Been running a pi-hole with unbound for years here. Apart from updating the roots file every six months its been sitting there doing it's thing happily without skipping a beat.
I did take a small look at Adguard but couldn't see anything like the tail pihole log option which I tend to have in a tab as I like to see what's going on.
As someone who switched from PiHole to AdGuard Home a couple of years ago, my reason was because PiHole dropped support for adblock style lists that I was using, while AdGuard still supports them.
I don't think you'll miss anything. If pihole works for you, then there is no need to switch to adguard.
One thing I found helpful is configuring my router (asuswrt-merlin) to transparently route all dns request to my adguard instance. You might already heard that some apps and IoT devices tried to be clever and hard-coded their dns server so they can evade dns blocking (I'm looking at you Netflix). If your router support redirecting all dns request to a custom dns server, definitely use it!
I used to do all this, but then I gave up and started paying for NextDNS. It's like having your own Piholes in the cloud. It's like £18/year and is way more reliable than self hosting, especially for something as crucial as DNS for your home. It also has excellent parental controls if you need that, multiple profiles, good logging and analytics and a decent looking privacy policy.
Sure, it's not as fun as self-hosting but it's better then getting shouted at every time someone's app stops working because of some glitch in your setup.
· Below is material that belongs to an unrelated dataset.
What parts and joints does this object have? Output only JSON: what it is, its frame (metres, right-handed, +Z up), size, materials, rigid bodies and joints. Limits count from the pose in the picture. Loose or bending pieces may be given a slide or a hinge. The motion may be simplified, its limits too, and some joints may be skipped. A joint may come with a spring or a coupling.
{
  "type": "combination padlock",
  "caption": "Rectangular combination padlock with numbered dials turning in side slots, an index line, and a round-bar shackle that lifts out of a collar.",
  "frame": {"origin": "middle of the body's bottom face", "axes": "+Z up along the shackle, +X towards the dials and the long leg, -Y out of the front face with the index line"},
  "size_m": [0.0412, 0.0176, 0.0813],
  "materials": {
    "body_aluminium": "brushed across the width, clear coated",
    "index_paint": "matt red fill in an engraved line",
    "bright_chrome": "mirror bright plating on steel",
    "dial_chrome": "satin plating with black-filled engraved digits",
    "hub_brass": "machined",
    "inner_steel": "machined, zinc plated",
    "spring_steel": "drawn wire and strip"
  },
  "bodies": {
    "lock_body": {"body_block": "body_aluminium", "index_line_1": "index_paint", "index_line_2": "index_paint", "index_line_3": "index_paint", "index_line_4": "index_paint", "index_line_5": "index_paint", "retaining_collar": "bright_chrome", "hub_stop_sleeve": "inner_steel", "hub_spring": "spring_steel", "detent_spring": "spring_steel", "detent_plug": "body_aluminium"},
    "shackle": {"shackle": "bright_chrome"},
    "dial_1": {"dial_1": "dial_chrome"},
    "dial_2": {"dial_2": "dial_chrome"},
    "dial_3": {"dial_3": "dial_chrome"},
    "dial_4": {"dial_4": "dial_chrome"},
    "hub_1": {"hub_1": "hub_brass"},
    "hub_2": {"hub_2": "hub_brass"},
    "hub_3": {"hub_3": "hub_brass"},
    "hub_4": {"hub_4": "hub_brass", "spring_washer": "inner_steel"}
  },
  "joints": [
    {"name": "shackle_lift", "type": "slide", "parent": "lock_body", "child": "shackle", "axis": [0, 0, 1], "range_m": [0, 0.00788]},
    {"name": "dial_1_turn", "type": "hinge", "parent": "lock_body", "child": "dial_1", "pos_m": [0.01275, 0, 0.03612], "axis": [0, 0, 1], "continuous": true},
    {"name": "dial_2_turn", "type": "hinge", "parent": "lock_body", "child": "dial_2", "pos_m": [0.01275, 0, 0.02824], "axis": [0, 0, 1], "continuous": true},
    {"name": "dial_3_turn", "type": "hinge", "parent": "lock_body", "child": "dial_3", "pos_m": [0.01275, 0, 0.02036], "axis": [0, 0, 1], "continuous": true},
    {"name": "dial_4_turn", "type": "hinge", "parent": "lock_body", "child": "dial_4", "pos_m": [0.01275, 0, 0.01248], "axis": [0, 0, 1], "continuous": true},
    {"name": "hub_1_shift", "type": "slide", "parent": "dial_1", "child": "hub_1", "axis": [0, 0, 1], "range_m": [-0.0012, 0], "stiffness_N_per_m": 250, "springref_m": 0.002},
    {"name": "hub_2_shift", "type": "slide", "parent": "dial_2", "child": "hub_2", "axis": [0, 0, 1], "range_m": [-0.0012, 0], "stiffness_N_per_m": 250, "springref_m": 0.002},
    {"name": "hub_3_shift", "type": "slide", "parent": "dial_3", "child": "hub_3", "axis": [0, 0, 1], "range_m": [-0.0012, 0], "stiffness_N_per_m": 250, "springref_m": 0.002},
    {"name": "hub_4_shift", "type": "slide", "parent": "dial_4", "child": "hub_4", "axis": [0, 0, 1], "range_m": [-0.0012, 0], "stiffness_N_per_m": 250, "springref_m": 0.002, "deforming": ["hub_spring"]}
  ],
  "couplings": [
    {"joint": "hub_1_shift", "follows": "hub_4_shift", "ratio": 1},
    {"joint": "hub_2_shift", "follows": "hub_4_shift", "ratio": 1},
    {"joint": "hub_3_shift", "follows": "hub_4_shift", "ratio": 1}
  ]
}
I have run my own PiHole previously. Then I wanted Ad blocking on my phone, so I also setup OpenVPN that ran alongside my PiHole so I could get ad blocking anywhere. I travel often, and then we moved, so I never got it set up again, at the same time I discovered AdGuard could be configured on both home networks for network-level blocking, but they also have device profiles for iOS.
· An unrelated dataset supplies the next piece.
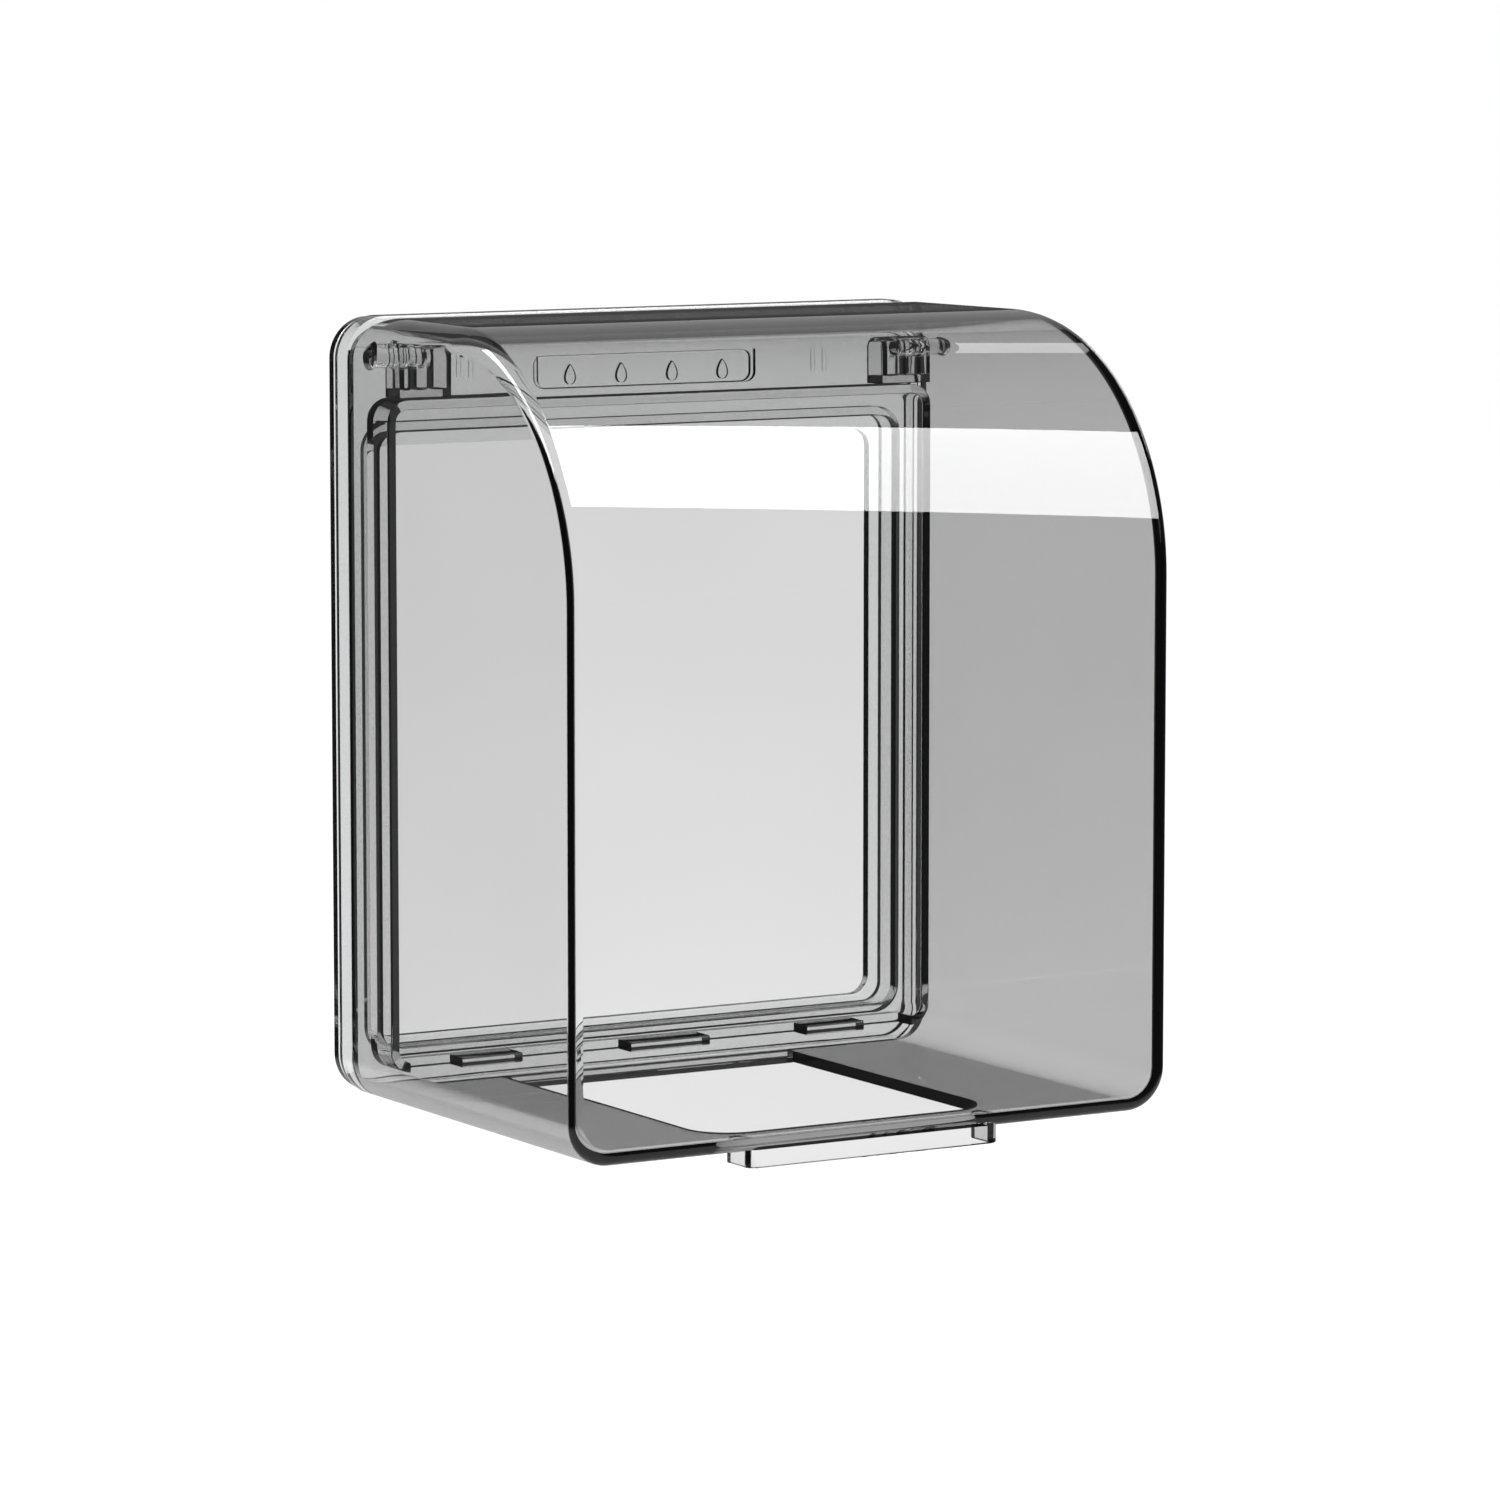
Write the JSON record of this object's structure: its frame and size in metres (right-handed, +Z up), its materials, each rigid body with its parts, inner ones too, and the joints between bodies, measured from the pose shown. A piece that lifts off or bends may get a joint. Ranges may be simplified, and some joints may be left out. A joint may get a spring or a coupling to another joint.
{
  "type": "waterproof socket cover",
  "caption": "Wall-mounted weatherproof box that covers a socket: a clear smoke-grey lid with a rolled top hinges on pins over a collared frame and a flat gasket.",
  "frame": {"origin": "on the back of the gasket, at the middle of its top strip", "axes": "+Y into the wall, -Y to the front of the lid, +X to the right seen from the front, +Z up"},
  "size_m": [0.104, 0.0763, 0.1231],
  "materials": {
    "lid": "polished smoke-grey clear plastic",
    "frame": "polished light smoke clear plastic",
    "bracket": "polished smoke-grey plastic",
    "pin": "smooth smoke-grey plastic",
    "gasket": "soft clear silicone"
  },
  "bodies": {
    "base": {"wall_gasket": "gasket", "back_frame": "frame", "hinge_bracket_left": "bracket", "hinge_bracket_right": "bracket", "hinge_pin_left": "pin", "hinge_pin_right": "pin"},
    "lid": {"lid": "lid"}
  },
  "joints": [
    {"name": "lid_hinge", "type": "hinge", "parent": "base", "child": "lid", "pos_m": [0, -0.0133, 0.0043], "axis": [-1, 0, 0], "range_deg": [0, 90]}
  ]
}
I haven’t had to fuss with PiHole now in years.
If you are happy to do the administration of a PiHole, and the scope it provides, it’s good. I didn’t want to have to fuss with it anymore.
I found it easier to setup adguard as my DHCP server, because I wasn't able to change the default DNS settings of my isp's router.
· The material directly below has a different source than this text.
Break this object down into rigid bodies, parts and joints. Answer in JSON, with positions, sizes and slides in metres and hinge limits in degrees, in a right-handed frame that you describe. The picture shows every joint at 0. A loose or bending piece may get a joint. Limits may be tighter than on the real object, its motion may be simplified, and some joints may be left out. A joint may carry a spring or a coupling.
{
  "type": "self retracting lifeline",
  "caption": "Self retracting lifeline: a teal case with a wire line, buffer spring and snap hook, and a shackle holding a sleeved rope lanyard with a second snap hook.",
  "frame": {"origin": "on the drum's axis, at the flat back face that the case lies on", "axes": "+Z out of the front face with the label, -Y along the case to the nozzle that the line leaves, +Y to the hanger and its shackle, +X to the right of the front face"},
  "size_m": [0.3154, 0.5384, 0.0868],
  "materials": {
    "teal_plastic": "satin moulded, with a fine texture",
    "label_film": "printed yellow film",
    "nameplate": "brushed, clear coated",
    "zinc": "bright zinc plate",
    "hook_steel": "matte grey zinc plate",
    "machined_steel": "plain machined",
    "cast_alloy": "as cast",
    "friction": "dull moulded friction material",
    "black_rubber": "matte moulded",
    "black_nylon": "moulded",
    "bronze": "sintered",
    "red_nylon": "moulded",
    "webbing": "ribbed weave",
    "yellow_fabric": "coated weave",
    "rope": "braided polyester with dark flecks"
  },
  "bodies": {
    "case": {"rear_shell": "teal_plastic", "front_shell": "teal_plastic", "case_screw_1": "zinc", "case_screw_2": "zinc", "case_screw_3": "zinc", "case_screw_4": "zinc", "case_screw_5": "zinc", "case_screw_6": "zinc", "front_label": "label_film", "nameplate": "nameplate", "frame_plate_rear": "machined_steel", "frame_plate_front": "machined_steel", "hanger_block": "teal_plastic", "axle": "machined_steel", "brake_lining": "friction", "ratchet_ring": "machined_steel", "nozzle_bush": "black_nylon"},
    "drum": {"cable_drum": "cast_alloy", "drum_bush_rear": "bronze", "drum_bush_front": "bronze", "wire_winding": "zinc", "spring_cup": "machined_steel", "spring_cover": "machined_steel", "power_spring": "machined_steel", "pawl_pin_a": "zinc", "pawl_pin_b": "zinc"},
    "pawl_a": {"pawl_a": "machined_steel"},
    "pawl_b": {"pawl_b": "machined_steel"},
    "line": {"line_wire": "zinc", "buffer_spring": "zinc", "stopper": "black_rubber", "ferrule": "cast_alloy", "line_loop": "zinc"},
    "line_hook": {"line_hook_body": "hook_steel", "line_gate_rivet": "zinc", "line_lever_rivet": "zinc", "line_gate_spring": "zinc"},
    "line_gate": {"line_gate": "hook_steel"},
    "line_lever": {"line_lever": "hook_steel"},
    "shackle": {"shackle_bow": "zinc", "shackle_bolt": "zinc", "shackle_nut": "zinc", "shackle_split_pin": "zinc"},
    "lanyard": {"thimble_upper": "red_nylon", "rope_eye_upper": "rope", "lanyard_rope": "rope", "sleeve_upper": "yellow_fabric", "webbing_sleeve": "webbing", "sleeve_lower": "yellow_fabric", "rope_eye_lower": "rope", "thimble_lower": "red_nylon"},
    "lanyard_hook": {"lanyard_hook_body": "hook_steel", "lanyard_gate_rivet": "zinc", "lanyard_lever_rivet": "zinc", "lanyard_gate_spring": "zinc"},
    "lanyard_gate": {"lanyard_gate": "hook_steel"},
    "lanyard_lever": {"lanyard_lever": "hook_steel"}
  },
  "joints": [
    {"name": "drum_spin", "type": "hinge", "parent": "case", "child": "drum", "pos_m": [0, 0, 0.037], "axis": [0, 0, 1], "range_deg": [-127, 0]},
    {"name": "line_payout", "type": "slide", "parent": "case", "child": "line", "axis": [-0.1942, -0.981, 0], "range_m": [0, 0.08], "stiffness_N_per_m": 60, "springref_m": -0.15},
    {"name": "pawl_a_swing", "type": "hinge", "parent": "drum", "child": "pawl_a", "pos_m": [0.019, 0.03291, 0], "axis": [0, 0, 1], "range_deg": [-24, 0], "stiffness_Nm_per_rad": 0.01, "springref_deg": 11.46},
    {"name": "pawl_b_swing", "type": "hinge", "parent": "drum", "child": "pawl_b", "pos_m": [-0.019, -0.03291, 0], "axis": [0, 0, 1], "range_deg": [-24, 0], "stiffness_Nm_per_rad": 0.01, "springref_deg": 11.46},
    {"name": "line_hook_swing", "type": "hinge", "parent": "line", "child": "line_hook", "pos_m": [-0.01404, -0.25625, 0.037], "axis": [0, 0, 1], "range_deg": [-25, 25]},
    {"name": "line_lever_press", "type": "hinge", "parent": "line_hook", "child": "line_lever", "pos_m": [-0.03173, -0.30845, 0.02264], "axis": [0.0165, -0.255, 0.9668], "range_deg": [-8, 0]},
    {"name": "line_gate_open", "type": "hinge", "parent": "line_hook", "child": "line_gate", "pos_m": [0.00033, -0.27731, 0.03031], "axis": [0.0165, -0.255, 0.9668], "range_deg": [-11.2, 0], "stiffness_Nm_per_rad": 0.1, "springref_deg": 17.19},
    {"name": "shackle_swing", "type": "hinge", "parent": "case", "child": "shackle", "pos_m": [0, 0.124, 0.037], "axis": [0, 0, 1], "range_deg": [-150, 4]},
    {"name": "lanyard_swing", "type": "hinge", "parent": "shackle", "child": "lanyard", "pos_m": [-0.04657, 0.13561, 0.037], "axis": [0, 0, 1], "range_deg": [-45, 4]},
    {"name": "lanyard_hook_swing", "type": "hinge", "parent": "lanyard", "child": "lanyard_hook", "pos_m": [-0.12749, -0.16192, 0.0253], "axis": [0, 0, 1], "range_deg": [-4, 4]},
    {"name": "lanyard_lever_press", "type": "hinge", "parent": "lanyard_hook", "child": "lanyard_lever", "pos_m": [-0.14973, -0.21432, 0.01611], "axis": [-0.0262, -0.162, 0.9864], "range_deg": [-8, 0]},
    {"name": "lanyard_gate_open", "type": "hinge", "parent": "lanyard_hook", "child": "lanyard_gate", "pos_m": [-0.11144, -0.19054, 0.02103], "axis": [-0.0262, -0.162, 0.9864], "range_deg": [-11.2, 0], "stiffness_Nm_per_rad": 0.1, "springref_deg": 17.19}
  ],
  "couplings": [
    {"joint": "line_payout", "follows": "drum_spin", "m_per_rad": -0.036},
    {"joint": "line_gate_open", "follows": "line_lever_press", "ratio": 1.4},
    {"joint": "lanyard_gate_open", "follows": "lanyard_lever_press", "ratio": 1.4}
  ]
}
Additionally The web interface was quite laggy on my raspberry pi 1b and it always filled up my sdcard with log data (it's been over a year since when I last used pihole though)
I bought my own router and modem because of that. Cox started locking router features away inside their app and wanted $10/month to change settings on a modem/router combo I was already paying $8/month to rent!
Pihole CPU and memory usage (these are 1 week stats):
Same for Adguard:
So both are kind of the same unless you run on very limited hardware. The docker images are about 100MB for Pihole and 20MB for Adguard. This is probably most important parameter as you can run Adguard on some routers, that have very limited flash storage, but again only matters on extremely limited HW, something like Raspberry Pi has orders of magnitude more resources.
I only use PiHole for a couple of months, it wasn't easy to setup something that worked on my LAN and over internet. Initially I used OpenVPN but was hard to use it with profiles to identify the devices.
Than a tried AdGuard Home, and use it with DoH/DoT server was very simple, and can easily use any profile for each device on LAN or DoH/DoT server.
Can easily search logs and block/allow for each device.
I hosted both, adguard on VPS for whenever i'm outside and pihole in my local network with my adguard's DoQ as upstream.
I also use wireguard so i don't need to switch DNS and to bypass DPI on my phone.